Una parola sulla bocca di tutti non è sinonimo di verità, sempre più volte i tormentoni concettuali, i luoghi comuni e modi di dire sono la riprova di scarsezza di argomentazioni e allora si può avere l’effetto “pappagallo”: ripetere la stessa frase e periodo una quantità spropositata di volte e occasioni. All’interno del novero di condizioni si colloca il diabete: malattia sociale sì e di converso popolare. E nonostante i distinguo tra tipi per praticità e convenienza si fa di tutta un’erba un fascio.
Siccome il diabete è finito per essere, secondo il vernacolo popolare e anche per un parte di noi, una malattia da parodia, accade che quanti ne vengono colpiti in maggiore età finiscono per avere una certa ritrosia a parlarne o addirittura a non farne menzione proprio. Ecco una delle ragioni per cui si aggrega poco dietro il cartello diabete: gli unici a riuscirci sono i genitori dei bimbi e ragazzi con diabete tipo 1, per gli altri c’è spesso e volentieri una sorta di reazione simile agli alcolisti anonimi: ci si parla, fa autocoscienza in piccoli gruppi o, come oggi, outing, sfogo nei social network, poi più niente.
Ecco il diabetico fa proprio il motto delle femministe a cavallo tra la fine degli anni 60 e inizio 70: il diabete è mio e me lo gestisco io: perché? Semplice: nel 99% del tempo di vita si è lasciati soli a gestire problemi, dubbi e difficoltà, quindi l’arte d’arrangiarsi diventa una necessità. Si dirà: c’è il telefono, la mail per poter contattare il proprio diabetologo, medico. Oltre che essere armati di santa pazienza e tempo servono falangi dotate di ritmo per la tastiera del cellulare, poiché saranno innumerevoli le chiamate fatte prima di trovar libero e avere risposta.
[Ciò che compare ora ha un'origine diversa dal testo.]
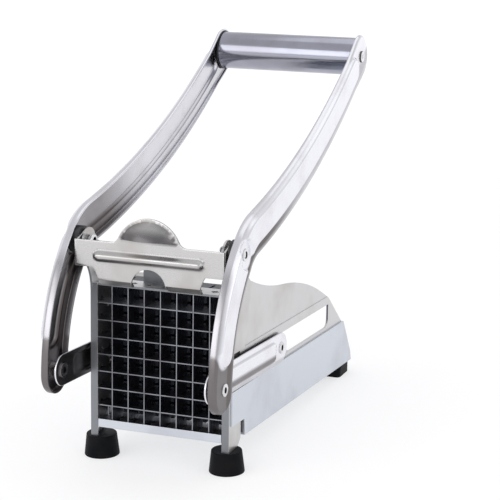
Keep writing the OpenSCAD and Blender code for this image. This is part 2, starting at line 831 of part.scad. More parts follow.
// Rod through arms, caps and tube, riveted over outside with hollow ends
module handle_rod() {
    end_x = arm_x - handle_shift + head_r * sin(arm_splay) + 3 * lap + seat;
    color(steel) difference() {
        union() {
            cross_bar(handle_at, rod_r, -end_x, end_x);
            for (right = [true, false]) on_side(right)
                cross_bar(handle_at, head_r, end_x - eps, end_x + head_t);
        }
        for (right = [true, false]) on_side(right) cross_bar(handle_at, rivet_bore, end_x - plug_l, far);
    }
}

// ---- Links ----

// Hollow rivet at the foot of an arm
module link_rivet() {
    color(steel) difference() {
        union() {
            cross_bar(link_pivot, link_pin_r, link_in - side_gap - eps, arm_x + lap + seat + eps);
            cross_bar(link_pivot, head_r, arm_x + lap + seat, arm_x + lap + seat + head_t);
            cross_bar(link_pivot, inner_head_r, tray_out - inner_head_sink, link_in - side_gap);
        }
        cross_bar(link_pivot, rivet_bore, 0, far);
    }
}

module link_rivet_right() { on_side(true) link_rivet(); }

module link_rivet_left() { on_side(false) link_rivet(); }

// Collar that keeps the link in line with the side plate
module link_collar() {
    color(steel) difference() {
        cross_bar(link_pivot, link_pin_r + collar_wall, link_out + side_gap, arm_in - lap - seat);
        cross_bar(link_pivot, link_pin_r, 0, far);
    }
}

module link_collar_right() { on_side(true) link_collar(); }

module link_collar_left() { on_side(false) link_collar(); }

// Outline along the link from its front eye at the origin to its rear eye
module link_outline(l, w) {
    stadium(0, l, 0, w / 2);
}

// Outline of the channel, grown all round by g, with corner radius r
module press_outline(l, g, r) {
    translate([(l + press_front - press_rear) / 2, 0])
        round_rect(l - press_front - press_rear + 2 * g, link_w * 0.62 + 2 * g, r);
}

// Flat link with a channel pressed out along its middle
module link() {
    run = axle_at - link_pivot;
    l = norm(run);
    tilt = atan2(run[1], run[0]);
    color(bright_steel) difference() {
        translate([0, link_pivot[0], link_pivot[1]]) rotate([tilt, 0, 0]) difference() {
            union() {
                side_sheet(link_in, link_t) link_outline(l, link_w);
                side_sheet(link_in, link_t + link_press) press_outline(l, 0, 3);
                side_sheet(link_in, link_t + link_press * 0.5) press_outline(l, 0.7, 3.7);
            }
            side_sheet(link_in - 1, 1 + link_press) press_outline(l, -link_t, 2);
        }
        cross_bar(link_pivot, link_pin_r + run_fit, 0, far);
        cross_bar(axle_at, link_pin_r, 0, far);
    }
}

module link_right() { on_side(true) link(); }

module link_left() { on_side(false) link(); }

// Hollow rivet at the rear eye, over the end of the pusher axle
module link_eye_rivet() {
    color(steel) difference() {
        union() {
            cross_bar(axle_at, link_pin_r, link_in, link_out + eps);
            cross_bar(axle_at, head_r, link_out, link_out + head_t);
        }
        cross_bar(axle_at, rivet_bore, 0, far);
    }
}

module link_eye_rivet_right() { on_side(true) link_eye_rivet(); }

module link_eye_rivet_left() { on_side(false) link_eye_rivet(); }

// ---- Pusher ----

// Block of square studs on one plate
module pusher_block() {
    low = grid_mid - pusher_half;
    color(navy_plastic) difference() {
        union() {
            translate([-pusher_half, block_y, low])
                cube([2 * pusher_half, stud_plate, 2 * pusher_half]);
            for (i = [0 : cells - 1], j = [0 : cells - 1])
                translate([i * cell - pusher_half, stud_y, j * cell + low])
                    cube([stud, stud_l + 0.5, stud]);
        }
        pusher_rivet_places() cylinder(r = rivet_shank_r, h = far, center = true);
    }
}

// The four rivets through the block, with Z along the trough
module pusher_rivet_places() {
    for (x = [-1, 1], z = [-1, 1])
        translate([x * cell * (cells / 2 - 2), 0, grid_mid + z * cell * (cells / 2 - 2)])
            rotate([-90, 0, 0]) children();
}

module pusher_rivets() {
    color(steel) pusher_rivet_places() {
        translate([0, 0, block_y]) cylinder(r = rivet_shank_r, h = stud_plate + carrier_t + eps);
        translate([0, 0, carrier_y + carrier_t]) cylinder(r = rivet_head_r, h = 1.2);
    }
}

// Backing plate with two cheeks that carry the axle
module pusher_carrier() {
    tail = axle_y + 8;
    color(steel) difference() {
        union() {
            translate([-cheek_x, carrier_y, grid_mid - pusher_half + 2])
                cube([2 * cheek_x, carrier_t, 2 * pusher_half - 4]);
            for (right = [true, false]) on_side(right) side_sheet(cheek_x - carrier_t, carrier_t)
                polygon([[carrier_y, grid_mid - pusher_half + 6], [carrier_y, grid_mid + pusher_half - 6],
                         [carrier_y + 8, grid_mid + pusher_half - 6], [tail, slot_z + 11],
                         [tail, slot_z - 11], [carrier_y + 14, grid_mid - pusher_half + 6]]);
        }
        cross_bar(axle_at, axle_r, -far, far);
        pusher_rivet_places() cylinder(r = rivet_shank_r, h = far, center = true);
    }
}

module pusher_axle() {
    color(steel) cross_bar(axle_at, axle_r, -(tray_out - 0.1), tray_out - 0.1);
}

// Nylon bush that runs in the slot
module slide_bush() {
    color(black_nylon) difference() {
        union() {
            cross_bar(axle_at, bush_r, plate_in - 0.4, plate_out + 0.4);
            cross_bar(axle_at, bush_r - 2, cheek_x, plate_in - 0.4 + eps);
        }
        cross_bar(axle_at, axle_r, 0, far);
    }
}

module slide_bush_right() { on_side(true) slide_bush(); }

module slide_bush_left() { on_side(false) slide_bush(); }

// ---- Blade cassette ----

// Diamond holes in the strip on one side of the cassette, drawn above the top strip
module strip_diamonds() {
    for (i = [1 : cells - 1])
        translate([i * cell - grid / 2, (cassette_y0 + cassette_y1) / 2, 0])
            cylinder(r = diamond / 2, h = far, $fn = 4);
}

// The strip frame, with its finger tab on the rear edge of the top strip
module cassette_frame() {
    color(steel) {
        difference() {
            translate([0, cassette_y1, grid_mid]) rotate([90, 0, 0]) linear_extrude(cassette_d)
                difference() {
                    round_rect(grid + 2 * strip_t, grid + 2 * strip_t, corner_r);
                    square(grid, center = true);
                }
            for (a = [0 : 90 : 270]) translate([0, 0, grid_mid]) rotate([0, a, 0]) strip_diamonds();
        }
        translate([0, cassette_y1, cassette_top - eps]) rotate([90, 0, 0]) linear_extrude(strip_t) {
            intersection() {
                translate([0, tab_h - tab_w / 2]) circle(tab_w / 2);
                translate([-far, tab_h - tab_w / 2]) square([2 * far, far]);
            }
            translate([-tab_w / 2, 0]) square([tab_w, tab_h - tab_w / 2]);
        }
    }
}

// One blade standing on its end at the middle of the grid, edge to the rear.
// Its half-laps open to the front or to the rear.
module blade(lap_rear) {
    mid = (cassette_y0 + cassette_y1) / 2;
    difference() {
        union() {
            translate([0, 0, -grid / 2]) linear_extrude(grid)
                polygon([[-blade_t / 2, cassette_y0], [blade_t / 2, cassette_y0],
                         [blade_t / 2, cassette_y1 - blade_bevel], [0, cassette_y1],
                         [-blade_t / 2, cassette_y1 - blade_bevel]]);
            translate([-blade_t / 2, mid - blade_tab / 2, -grid / 2 - strip_t])
                cube([blade_t, blade_tab, grid + 2 * strip_t]);
        }
        for (k = [1 : cells - 1])
            translate([-1, lap_rear ? mid : cassette_y0 - 1, k * cell - grid / 2 - blade_t / 2 - blade_fit])
                cube([2, cassette_d / 2 + 1, blade_t + 2 * blade_fit]);
    }
}

module vertical_blades() {
    color(grid_steel) for (i = [1 : cells - 1])
        translate([i * cell - grid / 2, 0, grid_mid]) blade(true);
}

module horizontal_blades() {
    color(grid_steel) for (i = [1 : cells - 1])
        translate([0, 0, grid_mid + i * cell - grid / 2]) rotate([0, 90, 0]) blade(false);
}

stance() base_tray();
stance() side_plate_right();
stance() side_plate_left();
stance() front_foot_right();
stance() front_foot_left();
stance() rear_foot_right();
stance() rear_foot_left();
stance() rear_foot_rivets();
stance() main_rivet_right();
stance() main_rivet_left();
stance() pivot_spacer_right();
stance() pivot_spacer_left();
stance() gate_spring_right();
stance() gate_spring_left();
stance() gate_plate();
stance() lever_arm_right();
stance() lever_arm_left();
stance() handle_tube();
stance() handle_cap_right();
stance() handle_cap_left();
stance() handle_rod();
stance() link_rivet_right();
stance() link_rivet_left();
stance() link_collar_right();
stance() link_collar_left();
stance() link_right();
stance() link_left();
stance() link_eye_rivet_right();
stance() link_eye_rivet_left();
stance() pusher_block();
stance() pusher_carrier();
stance() pusher_axle();
stance() slide_bush_right();
stance() slide_bush_left();
stance() pusher_rivets();
stance() cassette_frame();
stance() vertical_blades();
stance() horizontal_blades();
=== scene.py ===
import json
import math
import bmesh
import bpy
from mathutils import Matrix, Vector
from mathutils.geometry import delaunay_2d_cdt


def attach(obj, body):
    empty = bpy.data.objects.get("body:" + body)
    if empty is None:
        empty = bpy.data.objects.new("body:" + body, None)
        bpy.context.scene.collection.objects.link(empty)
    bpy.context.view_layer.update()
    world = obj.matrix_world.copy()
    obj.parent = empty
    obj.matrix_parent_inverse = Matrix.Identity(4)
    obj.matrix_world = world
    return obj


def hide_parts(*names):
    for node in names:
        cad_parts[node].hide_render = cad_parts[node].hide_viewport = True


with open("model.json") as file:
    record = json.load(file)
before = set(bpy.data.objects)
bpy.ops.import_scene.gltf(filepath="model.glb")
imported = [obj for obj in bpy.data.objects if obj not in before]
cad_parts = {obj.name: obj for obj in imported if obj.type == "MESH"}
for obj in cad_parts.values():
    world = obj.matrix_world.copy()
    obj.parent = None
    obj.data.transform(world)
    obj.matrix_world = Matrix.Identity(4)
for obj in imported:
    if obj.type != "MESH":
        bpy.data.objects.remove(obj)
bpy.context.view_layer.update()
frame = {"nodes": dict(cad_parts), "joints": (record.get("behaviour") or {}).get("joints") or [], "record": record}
print("frame loaded,", len(frame["nodes"]), "nodes")

# The body leans back on its feet. Sizes below are in millimetres on the upright body:
# X right, Y back from the front edge of the side plates, Z up from the front feet.
body = {"pivotY": -4.2, "pivotZ": 120.6, "slotZ": 53.9, "axleY": 67.0}
mm = 0.001  # one millimetre in the scene's metres
sides = ((1, "right"), (-1, "left"))
joints = {j["name"]: j for j in frame["joints"]}
liftAxis = joints["cassette_lift"]["axis"]
lean = math.atan2(liftAxis[1], liftAxis[2])
toRow = (Matrix.Translation(joints["lever_swing"]["pos_m"])
         @ Matrix.Rotation(-lean, 4, "X") @ Matrix.Scale(mm, 4)
         @ Matrix.Translation((0, -body["pivotY"], -body["pivotZ"])))
bodyOfNode = {n: b for b, names in frame["record"]["behaviour"]["bodies"].items() for n in names}
pivotYZ = Vector((body["pivotY"], body["pivotZ"]))
axleYZ = Vector((body["axleY"], body["slotZ"]))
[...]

Poi l’altro aspetto frustrante di tutta la faccenda è dato dal essere, sentirsi capiti nel contesto delle problematiche scaturite dalla malattia. Una dimensione tutta da scoprire proprio a cominciare da chi condivide con noi la vita (coniuge e analoghi).
Tutti processi esistenziali il cui esito finale ci porta a tenerci quanto proviamo, sentiamo e somatizziamo dentro di noi. Sì perché alla fine il tutto è una noia: puoi dirlo una volta o due ma poi in sintesi il risultato provoca la fuga, un esempio? Beh una volta per ragioni di infortunio mi feci accompagnare dalla mia compagna alla visita per il diabete: non ci furono più repliche perché manifestò proprio l’insopportazione per tutta la trafila intrinseca all’evento (della serie: torno solo in caso di grave necessità).
Il diabete da solo non fa ne l’estate ne l’inverno del carattere e personalità: uno soggetto è lunare o solare a prescindere dalla malattia e pertanto porta con sé tali caratteristiche.
Di mio trovo che, per trattare e conversare di malattia occorre sempre un certo tatto: mettere in piazza cose delicate non è sinonimo di senso di responsabilità, gli argomenti vanno collocati in ambiti ove posso trovare idonea accoglienza.
Ogni sintomo, condizione fisica e malattia appartiene all’esclusiva sfera personale e di questo ne dobbiamo sempre tenere da conto: social e altri patchwork analoghi a parte.